Last week we discussed the importance of defining your market. This week, we will talk about using Media. What is media? Media is how you get your message out to your prospects. Media can be email, letters, postcards, fax, magazine ads, yellow pages ads, bus stop ads, etc. Many different forms of media exist, but you have to determine what is best for your target market. How do you determine what media will work best? Ideally, you will use various forms of media to get your message out. For example, you could send sales letters via regular mail, emails to current clients, have a direct response ad in the yellow pages and fax offers to your list. You will begin to identify which method works best for your target audience by testing each method against the others.

The saying goes, “don’t have all your eggs in one basket.” This saying is true for your marketing media as well. Do not rely on one type of media to get your message out, if it fails, you have no other resources to turn to. Some business did nothing but fax broadcast to market themselves, now that sending unsolicited faxes is illegal and comes with hefty fines their business is gone...overnight. The same is true for telemarketers and the do not call list, email marketers and CAN-SPAM and I'll bet you $100 that a direct mail "do not send" list will be here soon.

Media is constantly changing with old methods becoming less effective or banned and new methods like social media moving in. As a business owner and marketer, you need to keep moving, experimenting and refining the media you use. One of my marketing mentors, Bill Glazer, says 'Diversity = Stability' and he's right!

Going back to Part 1 - Understanding Your Market use the media that the market will respond to. If you are selling high-end watches, a bus stop ad is probably not going to yield the results you are looking for (if any). If most of your customers are in Generation X or Y, yellow page advertising will probably not work. Most of them do not even own a phone book. Now, if you advertise in the online version of the yellow pages (yes it is different) you are hitting your target market.

In the third and final part of the 3 M's of Marketing series we'll focus on your Message.

Marketing Secret # 4 – 3 M’s of Marketing

Market, Media and Message are three keys to making your marketing efforts more successful. In this week’s Marketing Secret, we are going to talk about Market. The market you are selling your services to is the most important piece of the puzzle. You have to know your market inside and out, understand what the market is looking for and how you can deliver to the market.

You also have to define your market. The worst thing you can do is say, “we provide widgets for everyone/anyone.” If your provide something to everyone, you sell to no one. So, get specific about who you are selling to. For example, if you are an architecture firm, you could specialize in schools. Now, that does not necessarily mean you only sell to the county school boards. You could sell to church schools, military schools, universities/higher education, pre-schools and so on.

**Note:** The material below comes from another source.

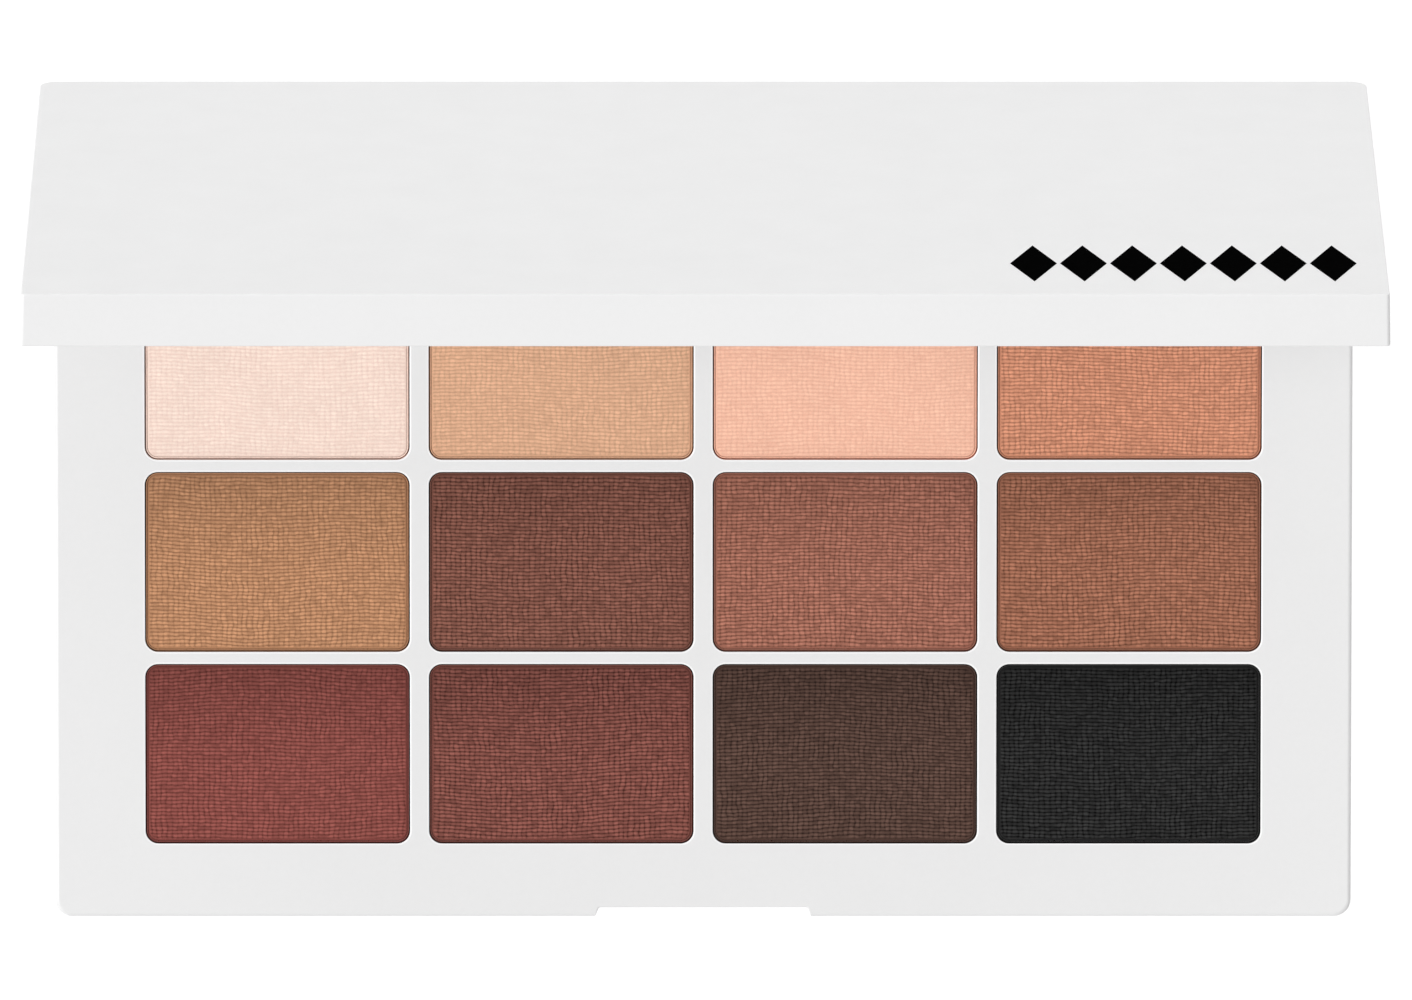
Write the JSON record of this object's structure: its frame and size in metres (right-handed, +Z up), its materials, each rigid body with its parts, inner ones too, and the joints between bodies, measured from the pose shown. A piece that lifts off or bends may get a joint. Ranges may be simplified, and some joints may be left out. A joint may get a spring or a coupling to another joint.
{
  "type": "eyeshadow palette",
  "caption": "Flat rectangular make-up palette: pressed powder pans sunk in rows into a white base, under a hinged telescoping lid with a mirror inside.",
  "frame": {"origin": "on the underside of the bottom plate, at the centre of the base", "axes": "+X to the user's right along the long side, +Y towards the hinge, +Z up; the lid stands open at rest, 82 degrees from closed"},
  "size_m": [0.153, 0.0968, 0.0978],
  "materials": {
    "white_plastic": "satin moulded plastic",
    "label_paper": "blank coated paper label",
    "pin_steel": "drawn steel wire",
    "magnet_nickel": "nickel plated",
    "mirror_silver": "silvered glass",
    "foam_tape": "foam tape",
    "pan_tin": "pressed sheet metal",
    "hot_glue": "hot melt glue",
    "powder_r1c1": "pressed powder, ivory",
    "powder_r1c2": "pressed powder, camel",
    "powder_r1c3": "pressed powder, peach",
    "powder_r1c4": "pressed powder, terracotta",
    "powder_r2c1": "pressed powder, tan",
    "powder_r2c2": "pressed powder, brick brown",
    "powder_r2c3": "pressed powder, rose brown",
    "powder_r2c4": "pressed powder, warm brown",
    "powder_r3c1": "pressed powder, russet",
    "powder_r3c2": "pressed powder, chestnut",
    "powder_r3c3": "pressed powder, dark brown",
    "powder_r3c4": "pressed powder, charcoal"
  },
  "bodies": {
    "base": {"base_housing": "white_plastic", "base_bottom_plate": "white_plastic", "base_label": "label_paper", "hinge_pin_left": "pin_steel", "hinge_pin_right": "pin_steel", "base_magnet_left": "magnet_nickel", "base_magnet_right": "magnet_nickel", "pan_r1c1": "pan_tin", "powder_r1c1": "powder_r1c1", "glue_r1c1": "hot_glue", "pan_r1c2": "pan_tin", "powder_r1c2": "powder_r1c2", "glue_r1c2": "hot_glue", "pan_r1c3": "pan_tin", "powder_r1c3": "powder_r1c3", "glue_r1c3": "hot_glue", "pan_r1c4": "pan_tin", "powder_r1c4": "powder_r1c4", "glue_r1c4": "hot_glue", "pan_r2c1": "pan_tin", "powder_r2c1": "powder_r2c1", "glue_r2c1": "hot_glue", "pan_r2c2": "pan_tin", "powder_r2c2": "powder_r2c2", "glue_r2c2": "hot_glue", "pan_r2c3": "pan_tin", "powder_r2c3": "powder_r2c3", "glue_r2c3": "hot_glue", "pan_r2c4": "pan_tin", "powder_r2c4": "powder_r2c4", "glue_r2c4": "hot_glue", "pan_r3c1": "pan_tin", "powder_r3c1": "powder_r3c1", "glue_r3c1": "hot_glue", "pan_r3c2": "pan_tin", "powder_r3c2": "powder_r3c2", "glue_r3c2": "hot_glue", "pan_r3c3": "pan_tin", "powder_r3c3": "powder_r3c3", "glue_r3c3": "hot_glue", "pan_r3c4": "pan_tin", "powder_r3c4": "powder_r3c4", "glue_r3c4": "hot_glue"},
    "lid": {"lid_shell": "white_plastic", "mirror_frame": "white_plastic", "mirror_glass": "mirror_silver", "mirror_adhesive": "foam_tape", "lid_magnet_left": "magnet_nickel", "lid_magnet_right": "magnet_nickel"}
  },
  "joints": [
    {"name": "lid_hinge", "type": "hinge", "parent": "base", "child": "lid", "pos_m": [0, 0.0445, 0.006], "axis": [-1, 0, 0], "range_deg": [-82, 38]}
  ]
}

When you start to define the characteristics of your customers, you start to create an ideal client mold. Knowing what your ideal client looks like will save you THOUSANDS of dollars in wasted marketing money, not to mention save you time.

A good example of a target market description is: land developers who have less than 20 employees, work in Texas, have annual revenues over $2 million dollars and specialize in commercial buildings. If you cannot get your description of who you want to sell to down to specific characteristics, you will be hard pressed to find what you are looking for.

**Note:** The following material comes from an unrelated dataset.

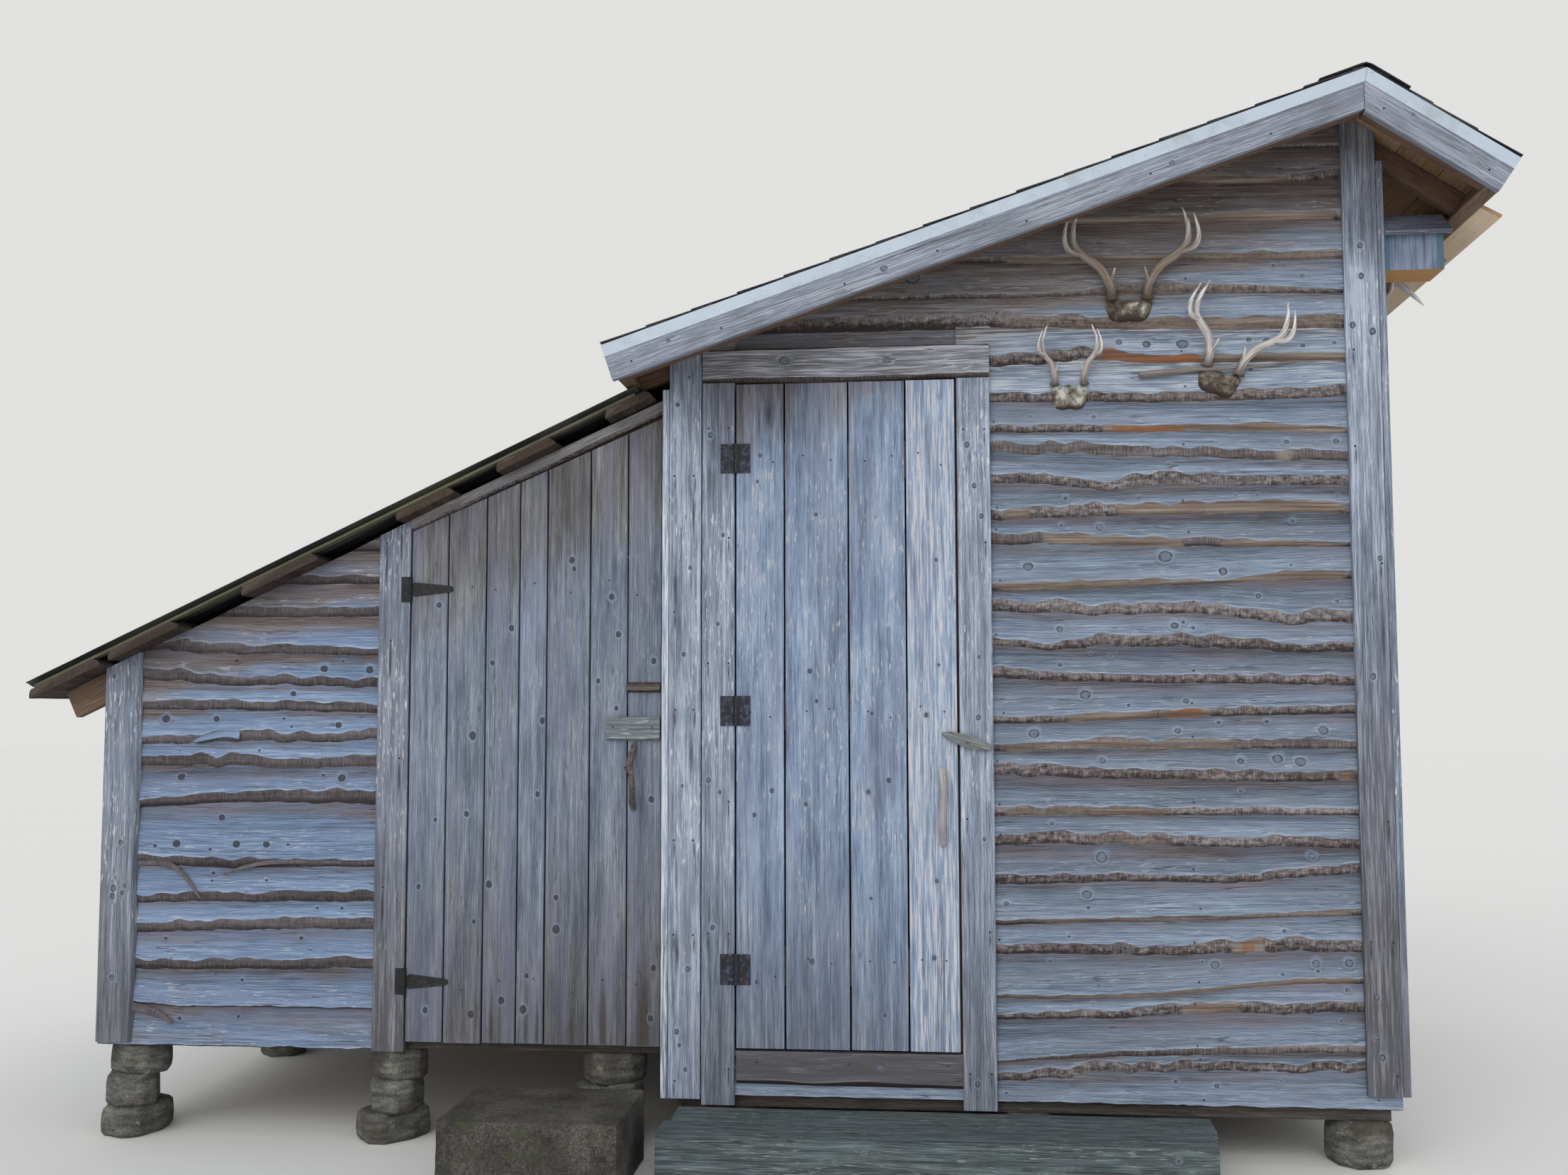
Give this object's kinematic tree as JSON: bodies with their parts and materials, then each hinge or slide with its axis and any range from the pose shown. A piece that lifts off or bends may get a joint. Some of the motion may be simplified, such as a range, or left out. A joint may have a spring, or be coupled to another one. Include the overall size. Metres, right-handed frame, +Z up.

Stay tuned! In next week’s Marketing Secret, we will discuss Media – how to reach your prospects.

Marketing Secret # 3 – The One Marketing Tool You Must Have

If you could do just one thing to market your business what would it be? My choice is simple…a monthly newsletter. Why? Marketing Guru Dan Kennedy believes (and I agree) that you lose 10% of your influence with a customer or prospect each month you don’t communicate with them. If you go for a year without any communication, you’ve lost all influence. It’s like starting the relationship all over again. The easiest way to keep your influence is to use a monthly newsletter. Most businesses don’t send a newsletter for one of two reasons:

  1. The business owner wants to but never gets around to it.
  2. The business owner is intimidated by the pressure of writing something good EVERY MONTH.

Neither reason is sufficient. Owner #1 claims he’s too busy, but the truth is a monthly newsletter allows him to leverage his time by writing a single message and sending it out to all of his clients. He could never personally deliver that message by phone or face-to-face…but in the newsletter it’s possible.

Owner #2 doesn’t feel comfortable writing. Tack on the pressure she feels to produce great content each month and it becomes overwhelming and doesn’t get done.

Really there should be no pressure. There’s content all around you. Everytime you read the newspaper, a magazine or a book, you discover content for your newsletter. Comment on an article, an event or a recent trend. It doesn’t need to be long. One page (about 500 words) is plenty to get started. I clip articles and put them in a file. Then review the file when I sit down to write our newsletter. It couldn’t be easier.

To trim the cost, consider using an email newsletter. Services such as iContact.com, aweber.com or constantcontact.com allow you to upload a list of clients, create a message and send it within minutes of signing up.

There are also services such as Jim Palmer’s Success Advantage that will provide you with content or even take care of the entire newsletter production. You just give them the mailing list. So really there’s no excuse for not having one. It’s the simplest and cheapest way to stay in front of your clients and prospects.

Marketing Secret #2 - How to Know Your Customers Like an FBI Profiler

In our last marketing secret post we talked about the need to divide up your universe of potential clients into smaller sub-markets. Once you do that the next questions should be: “Who are these people and what are they like?”

You want to create a picture of the typical customer in each sub-market.

- How old are they? - Do they have kids? - What types of hobbies do they enjoy? - What pressures do they face in their job? - What type of personality do they have? - How do they make decisions?

The list could continue on, but you get the idea. You want to create a narrative that paints a picture of your prospective clients. I even go so far as to name my “prototype” clients.

Then when I’m creating a sales letter, or writing website copy I can write it to “Bob” instead of some generic category of client. The marketing copy is written in a conversational tone, like a personal letter to “Bob” and therefore connects with our target clients better than the bland corporate speak used in most marketing.

Spend some time and get to know your prospects…and create a “prototype” description for each sub-market you’re after.